Don't think it's a recent thing. My nieces and nephews (in their 20s now) were always taken to pubs. I didn't go as a child but only because we didn't have any money for eating out. We've always taken our children to pubs ... so many of them are family places these days. But yes, the nuggets/sausages/burger and chips menu really bugs me. Even some really lovely places that bore you silly about how they locally source all their food (if they can't grow it themselves in their kitchen garden of course), organic this, seasonal that ... then disappoint with a truly terrible kid's menu.

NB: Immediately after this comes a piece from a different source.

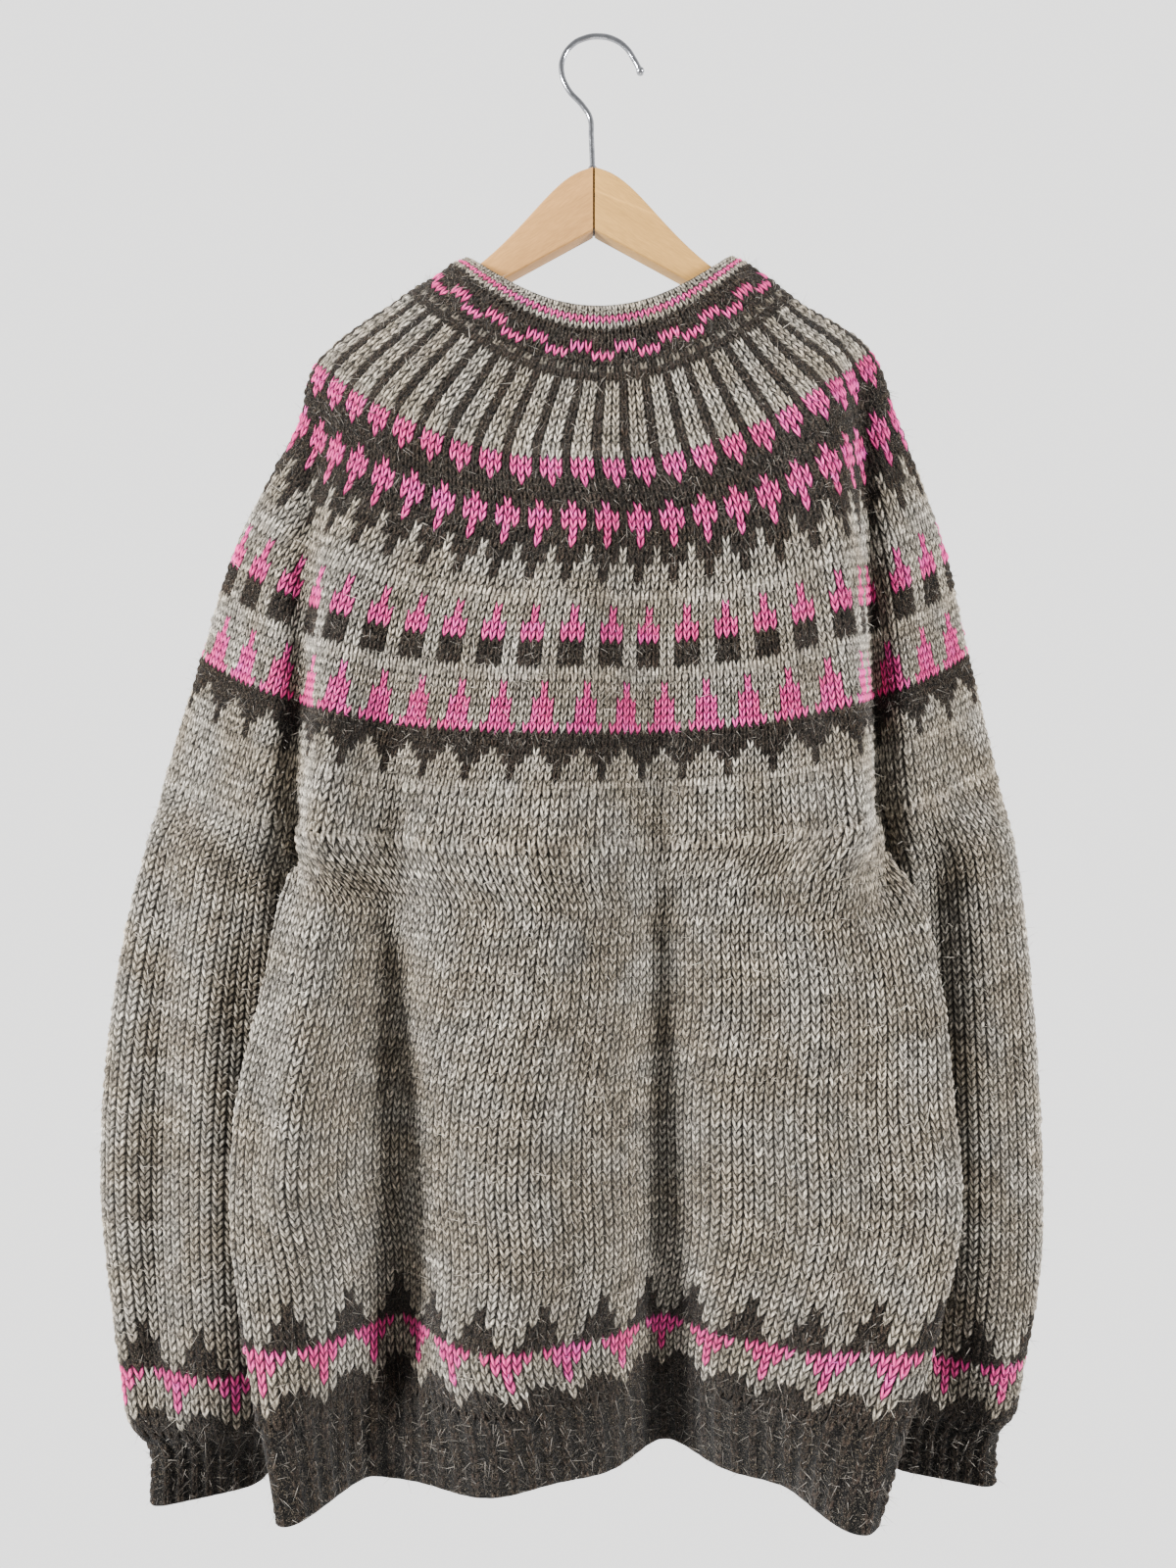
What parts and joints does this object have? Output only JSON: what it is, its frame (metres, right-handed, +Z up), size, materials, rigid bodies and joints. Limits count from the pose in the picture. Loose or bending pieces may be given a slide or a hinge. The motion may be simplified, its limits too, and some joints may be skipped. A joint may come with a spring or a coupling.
{
  "type": "knit cardigan on a clothes hanger",
  "caption": "Bulky round-yoke knit cardigan with ribbed hem and cuffs, buttoned at the front and hung on a wooden hanger with a wire hook.",
  "frame": {"origin": "inner top of the hanger's wire hook, where it bears on the peg or rail that it hangs from", "axes": "+Z up, -Y out of the cardigan's back, +Y out of its buttoned front, +X towards the wearer's right side"},
  "size_m": [0.5861, 0.1441, 0.9058],
  "materials": {
    "grey_wool": "heathered grey bulky wool, knitted in stocking stitch with dark and pink yarn worked into the yoke, hem and cuffs",
    "dark_wool": "heathered dark brown-grey bulky wool, knitted in single rib",
    "wood": "pale beech with a satin clear lacquer",
    "steel": "polished chrome plate on steel wire",
    "button_horn": "dark horn-like resin, satin"
  },
  "bodies": {
    "root": {"hanger_hook": "steel", "hanger_arm_left": "wood", "hanger_arm_right": "wood", "neckband": "grey_wool", "yoke_upper_back_left": "grey_wool", "yoke_upper_back_middle": "grey_wool", "yoke_upper_back_right": "grey_wool", "yoke_upper_front_left": "grey_wool", "yoke_upper_front_right": "grey_wool", "yoke_lower_back_left": "grey_wool", "yoke_lower_back_middle": "grey_wool", "yoke_lower_back_right": "grey_wool", "yoke_lower_front_left": "grey_wool", "yoke_lower_front_right": "grey_wool", "body_upper_back_left": "grey_wool", "body_upper_back_middle": "grey_wool", "body_upper_back_right": "grey_wool", "body_upper_front_left": "grey_wool", "body_upper_front_right": "grey_wool", "body_lower_back_left": "grey_wool", "body_lower_back_middle": "grey_wool", "body_lower_back_right": "grey_wool", "body_lower_front_left": "grey_wool", "body_lower_front_right": "grey_wool", "hem_rib_back": "dark_wool", "hem_rib_front_left": "dark_wool", "hem_rib_front_right": "dark_wool", "sleeve_left_upper_back": "grey_wool", "sleeve_left_upper_front": "grey_wool", "sleeve_left_lower_back": "grey_wool", "sleeve_left_lower_front": "grey_wool", "sleeve_right_upper_back": "grey_wool", "sleeve_right_upper_front": "grey_wool", "sleeve_right_lower_back": "grey_wool", "sleeve_right_lower_front": "grey_wool", "cuff_left": "dark_wool", "cuff_right": "dark_wool", "button_band_left": "dark_wool", "button_band_right": "dark_wool", "button_1": "button_horn", "button_2": "button_horn", "button_3": "button_horn", "button_4": "button_horn", "button_5": "button_horn", "button_6": "button_horn", "button_7": "button_horn"}
  },
  "joints": []
}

imnotmymum Thu 17-Jan-13 14:11:32

What on earth as the licensing act got to do with it ?? And some pubs are still what they were and some are not but is that so bad when women sat in a different room and you could not see for haze ?? I am failing to see your argument carpedium.
You do not agree with kids in pubs and that pubs should have evolved like many things in life I guess?

carpediem70 Thu 17-Jan-13 14:13:19

I have only asked whether people believed taking under 5's to pubs was the norm.
Noting that a cultural change means it is.

BertieBotts Thu 17-Jan-13 14:16:03

You sound like a grumpy old man OP (tongue in cheek!) grin

OwlCatMouse Thu 17-Jan-13 14:16:16


olgaga Thu 17-Jan-13 14:19:20

I have only asked whether people believed taking under 5's to pubs was the norm.

Well it was for us! You do tend to plan ahead. Lots of pubs nowadays even have indoor play areas.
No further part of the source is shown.